Whoa there!
The city will lower the speed limits on from 30 to 25 miles-per-hour on three busy Brooklyn streets in the coming weeks, the city’s chief transportation guru announced Tuesday.
“Speeding is a leading cause of traffic fatalities. Even under COVID-19, this administration has maintained our commitment to keep our streets safe for the all users, especially the most vulnerable,” said Department of Transportation Commissioner Polly Trottenberg in a statement Sept. 1.
The roadways that will see the slower speed limits are:
Length |
Road |
Cross Street |
Neighborhood |
4.8 miles | Shore Parkway Service Road | Bay Eighth Street to Plumb Third Street | Sheepshead Bay |
0.8 miles | Flatbush Avenue | Grand Army Plaza to Empire Boulevard | Prospect Lefferts Gardens |
0.3 miles | Dahlgren Place | 86th to 92nd streets | Bay Ridge |
Transportation officials will reprogram speed cameras along the thoroughfares, which will only issue warnings for the first 60 days after the new speed limit signs are up, according to the DOT.
The three Kings County roadways account for 5.9 miles out of a total 25 miles of streets that the agency plans to slow down across the five boroughs in the coming weeks, which comes as part of Mayor Bill de Blasio’s Vision Zero program to reduce road deaths.
The slightly slower streets are mostly arterial roadways, funneling heavy traffic through the Big Apple, and many are also heavily used by pedestrians and cyclists — such as the stretch of Flatbush Avenue, which separates Prospect Park and Brooklyn Botanic Garden, and got a brand new two-way protected bike lane earlier this summer.

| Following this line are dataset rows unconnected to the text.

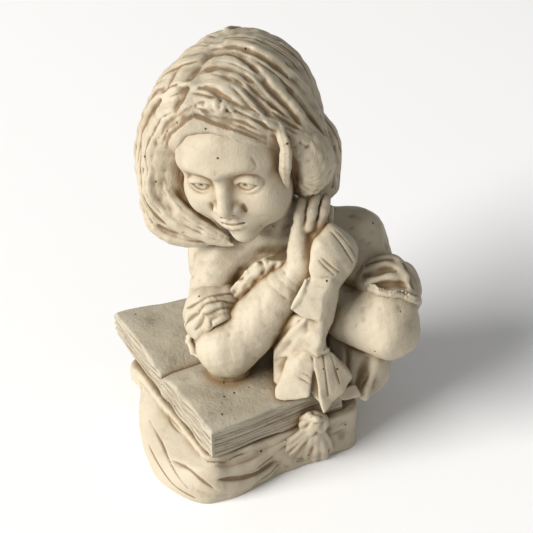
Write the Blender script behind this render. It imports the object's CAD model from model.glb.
"""The reading child's bust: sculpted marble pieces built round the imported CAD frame.

Every piece is modelled as clay: a signed-distance field on a regular grid, in millimetres,
that strokes add to or cut from, and that is then meshed. Places come from the CAD nodes' boxes.
"""
import math

import bpy
import numpy as np
import openvdb
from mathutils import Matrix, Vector


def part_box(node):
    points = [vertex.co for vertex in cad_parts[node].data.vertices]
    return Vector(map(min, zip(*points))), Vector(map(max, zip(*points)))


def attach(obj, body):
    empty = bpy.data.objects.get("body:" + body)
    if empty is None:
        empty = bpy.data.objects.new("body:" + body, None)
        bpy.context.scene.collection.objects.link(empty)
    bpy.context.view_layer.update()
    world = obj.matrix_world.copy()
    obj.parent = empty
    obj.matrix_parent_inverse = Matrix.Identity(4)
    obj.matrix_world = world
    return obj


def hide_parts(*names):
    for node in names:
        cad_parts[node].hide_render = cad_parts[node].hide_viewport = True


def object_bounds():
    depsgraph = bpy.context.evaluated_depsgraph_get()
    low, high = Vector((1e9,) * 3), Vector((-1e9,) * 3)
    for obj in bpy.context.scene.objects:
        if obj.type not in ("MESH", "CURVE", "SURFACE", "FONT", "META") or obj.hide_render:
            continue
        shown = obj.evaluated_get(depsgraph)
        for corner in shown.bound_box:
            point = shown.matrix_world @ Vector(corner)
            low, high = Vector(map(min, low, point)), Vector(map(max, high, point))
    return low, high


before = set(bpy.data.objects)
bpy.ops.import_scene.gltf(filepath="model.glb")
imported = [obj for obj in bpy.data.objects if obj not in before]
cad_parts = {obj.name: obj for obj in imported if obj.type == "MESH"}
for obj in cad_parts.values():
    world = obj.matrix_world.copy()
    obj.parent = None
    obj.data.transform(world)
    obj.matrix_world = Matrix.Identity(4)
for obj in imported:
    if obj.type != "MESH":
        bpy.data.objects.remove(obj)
cad_low, cad_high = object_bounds()

MM = 0.001                                   # one millimetre in scene units
COARSEN = 1.0
FAR = 60.0                                   # distance that stands for "nowhere near", in mm
TALL = (cad_high.z - cad_low.z) / MM
BOOK_TURN = 30.0


# ---------- places ----------

def node_box(node):
    low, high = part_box(node)
    return np.array(low) / MM, np.array(high) / MM


def spot(node, fx, fy, fz):
    """A point at those fractions of a CAD node's box, in mm."""
    low, high = node_box(node)
    return low + (high - low) * np.array((fx, fy, fz))


def span(*nodes, margin=6.0):
    """The box round several CAD nodes, grown by a margin."""
    boxes = [node_box(n) for n in nodes]
    low = np.min([b[0] for b in boxes], axis=0) - margin
    high = np.max([b[1] for b in boxes], axis=0) + margin
    return low, high


def turn_matrix(axis, degrees):
    a = math.radians(degrees)
    c, s = math.cos(a), math.sin(a)
    if axis == "x":
        return np.array(((1, 0, 0), (0, c, -s), (0, s, c)))
    if axis == "y":
        return np.array(((c, 0, s), (0, 1, 0), (-s, 0, c)))
    return np.array(((c, -s, 0), (s, c, 0), (0, 0, 1)))


def around(place, points):
    """Points given in mm from a place."""
    return np.array(points, float) + place


def unit(v):
    v = np.asarray(v, float)
    return v / np.linalg.norm(v)


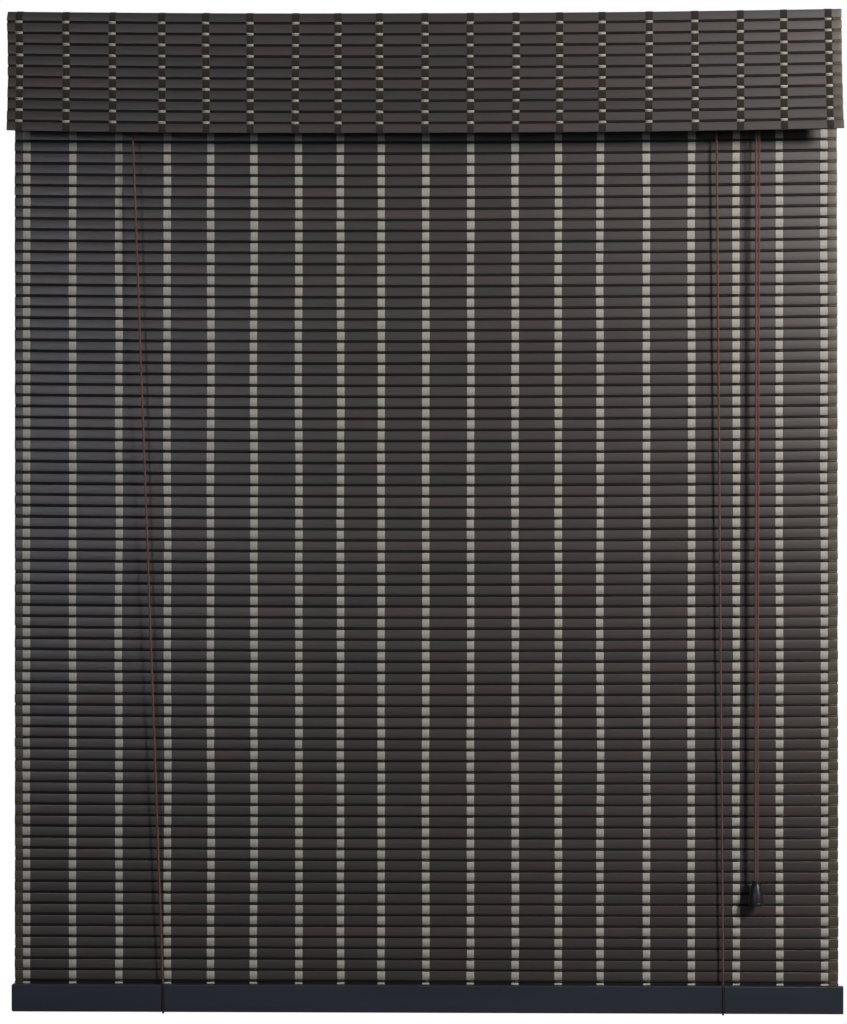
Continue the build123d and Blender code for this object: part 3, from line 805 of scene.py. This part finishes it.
hem = Parts()
z_hem = Z_HINGE - 2 * PITCH * N_LINKS
for k in range(2):
    c = (Y_BACK, z_hem - PITCH * (k + 0.5))
    # The top hem slat, whose sliver shows just above the bar, takes the near-black rod material: painted shade for the
    # dark line above the bottom bar.
    slat = add_slat(hem, c, DOWN, slot=ROD if k == 0 else SLAT)
    add_rod(hem, c, DOWN, -PITCH / 2)
    add_tapes(hem, slat, c, DOWN, last=5.0 if k else None)
hem_fabric = hem.make("hem_fabric", MAT_SLOTS, sag)
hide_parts("hem_slats")
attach(hem_fabric, "hem")

# ------------------------------------------------------------------ lift cords
Z_CUT = -128.0
for side, x_top, x_hem, y_lock in (("left", XL_TOP, XL_HEM, Y_CORD_L), ("right", XR_TOP, XR_HEM, Y_CORD_R)):
    f_cut = (Z_RUN - Z_CUT) / (Z_RUN - BAR_TOP)
    cut = (x_top + (x_hem - x_top) * f_cut, y_lock + (Y_GROOVE - y_lock) * f_cut, Z_CUT)
    line = nurbs_points("lift_top_" + side, [
        (X_LOCK, y_lock, -42.0), (X_LOCK, y_lock, -28.5), (X_LOCK, y_lock, Z_RUN), (X_LOCK - 12, y_lock, Z_RUN), (x_top + 60, y_lock, Z_RUN - 0.5), (x_top + 12, y_lock, Z_RUN),
        (x_top, y_lock, Z_RUN), (x_top + 0.05, y_lock, -28.5), cut])
    v, f, al, ar = tube_mesh(line / MM, CORD_R, 12)
    ob = make_mesh("lift_cord_%s_top" % side, v, outward(v, f), [M_CORD], attrs=cord_attrs(al, ar))
    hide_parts("lift_cord_" + side)
    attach(ob, "headrail_assembly")

    foot = (x_hem, Y_GROOVE, BAR_TOP + 0.5)
    t = np.linspace(0, 1, 60)[:, None]
    P = np.array(cut) + t * (np.array(foot) - np.array(cut))
    v, f, al, ar = tube_mesh(P, CORD_R, 12)
    ob = make_mesh("lift_cord_%s_front" % side, v, outward(v, f), [M_CORD], attrs=cord_attrs(al, ar))
    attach(ob, "headrail_assembly")
    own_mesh(ob)

    line = nurbs_points("lift_hem_" + side, [
        (x_hem, lift_y(-1132.0), -1132.0), (x_hem, Y_UNDER_B, -1142.0), (x_hem, Y_UNDER_B, -1162.0), (x_hem, Y_UNDER_B, -1170.3), (x_hem, 7.0, -1170.3), (x_hem, -3.0, -1170.3),
        (x_hem, Y_GROOVE, -1170.3), (x_hem, Y_GROOVE, -1162.0), (x_hem, Y_GROOVE, -1145.0), (x_hem, Y_GROOVE, BAR_TOP + 0.5)])
    v, f, al, ar = tube_mesh(line / MM, CORD_R, 12)
    # This cord takes the darkened cord material: painted shade for its run in the bar's groove.
    ob = make_mesh("lift_cord_%s_hem" % side, v, outward(v, f), [M_CORD_GROOVE_SHADE], attrs=cord_attrs(al, ar))
    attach(ob, "hem")

# ------------------------------------------------------------------ CAD parts that stay
FINISH = {
    "headrail": M_TIMBER, "bottom_batten": M_TIMBER, "bottom_bar": M_PAINT, "staples": M_ZINC, "hardware_screws": M_ZINC, "rail_screws": M_ZINC,
    "pulley_housings": M_ZINC, "cord_lock_body": M_ZINC, "cord_lock_cam": M_ZINC, "axle_pins": M_PIN,
    "pulley_wheel_left": M_NYLON, "pulley_wheel_right": M_NYLON, "cord_lock_wheel": M_NYLON,
}
for name, mat in FINISH.items():
    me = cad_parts[name].data
    if not me.materials:
        me.materials.append(mat)
    for i in range(len(me.materials)):
        me.materials[i] = mat

# ------------------------------------------------------------------ room and light
def plain(name, colour, glow=0.0):
    m = Mat(name)
    obj = m.n("ShaderNodeTexCoord").outputs["Object"]
    n = m.noise(obj, (3, 3, 3), 2, 0.5)
    c = tuple(colour)
    m.link(m.ramp(n, [(0.3, tuple(x * 0.985 for x in c)), (0.7, c)]), m.b.inputs["Base Color"])
    m.set(Roughness=0.8)
    if glow:
        m.b.inputs["Emission Color"].default_value = (1, 1, 1, 1)
        m.b.inputs["Emission Strength"].default_value = glow
    return m.m


def board(name, corners, mat):
    me = bpy.data.meshes.new(name)
    me.from_pydata(corners, [], [(0, 1, 2, 3)])
    me.materials.append(mat)
    ob = bpy.data.objects.new(name, me)
    scene.collection.objects.link(ob)
    return ob


FLOOR_Z, ROOF_Z, SIDE = -3.6, 8.6, 9.0
WALL = plain("white_wall", (0.8, 0.8, 0.8), 0.95)


def wall(name, x0, y0, x1, y1):
    return board(name, [(x0, y0, FLOOR_Z), (x1, y1, FLOOR_Z), (x1, y1, ROOF_Z), (x0, y0, ROOF_Z)], WALL)


floor = board("studio_floor", [(-SIDE, -SIDE, FLOOR_Z), (SIDE, -SIDE, FLOOR_Z), (SIDE, SIDE, FLOOR_Z), (-SIDE, SIDE, FLOOR_Z)], plain("pale_floor", (0.78, 0.78, 0.78), 0.45))
wall("studio_wall", -SIDE, SIDE, SIDE, SIDE)
others = [wall("studio_wall_front", SIDE, -SIDE, -SIDE, -SIDE), wall("studio_wall_left", -SIDE, -SIDE, -SIDE, SIDE), wall("studio_wall_right", SIDE, SIDE, SIDE, -SIDE),
          board("studio_ceiling", [(-SIDE, -SIDE, ROOF_Z), (-SIDE, SIDE, ROOF_Z), (SIDE, SIDE, ROOF_Z), (SIDE, -SIDE, ROOF_Z)], WALL)]
for ob in others + [floor]:               # pale to look at, and they add no light of their own
    ob.visible_diffuse = ob.visible_glossy = ob.visible_shadow = False

world = bpy.data.worlds.new("studio")
scene.world = world
world.use_nodes = True
world.node_tree.nodes["Background"].inputs["Color"].default_value = (1, 1, 1, 1)
world.node_tree.nodes["Background"].inputs["Strength"].default_value = 0.05


def softbox(name, at, aim, size, power, tint=(1, 1, 1)):
    li = bpy.data.lights.new(name, "AREA")
    li.shape = "RECTANGLE"
    li.size, li.size_y = size
    li.energy = power
    li.color = tint
    ob = bpy.data.objects.new(name, li)
    scene.collection.objects.link(ob)
    ob.location = at
    ob.rotation_euler = (Vector(aim) - Vector(at)).to_track_quat("-Z", "Y").to_euler()
    return ob


softbox("softbox_right", (1.55, -1.62, 0.25), (0.1, 0, -0.45), (0.42, 0.60), 47, (1.0, 0.955, 0.925))
softbox("softbox_left", (-1.15, -2.70, -0.30), (-0.1, 0, -0.45), (0.42, 0.60), 7.8, (0.87, 0.965, 1.10))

The changes follow a similar adjustment DOT made on Third and Hamilton avenues below the Gowanus Expressway in January, where several pedestrians and cyclists were killed by drivers in 2019.
Trottenberg also announced that the city has installed speed cameras in 750 school zones, the maximum threshold under an expansion program approved by the state legislature in 2019.
The city has set up more than 950 cameras in those zones and aims to activate 2,000 by the end of 2021, which, along with the lower max speeds and increased police enforcement will keep drivers safer, said de Blasio.
“Slower speed limits, speed cameras, and increased enforcement will save lives and keep New York City the safest big city in America for the next generation,” hizzoner said in a statement.
The city unveiled its new slate of slower streets the same day that the mayor’s appointed panel on transportation improvements during the pandemic published a letter calling on City Hall to produce a better plan for combating congestion, pollution, and traffic deaths.
That letter includes recommendations such as 40 miles of additional bus lanes, a network of protected bike lanes, and more high-occupancy vehicle lanes.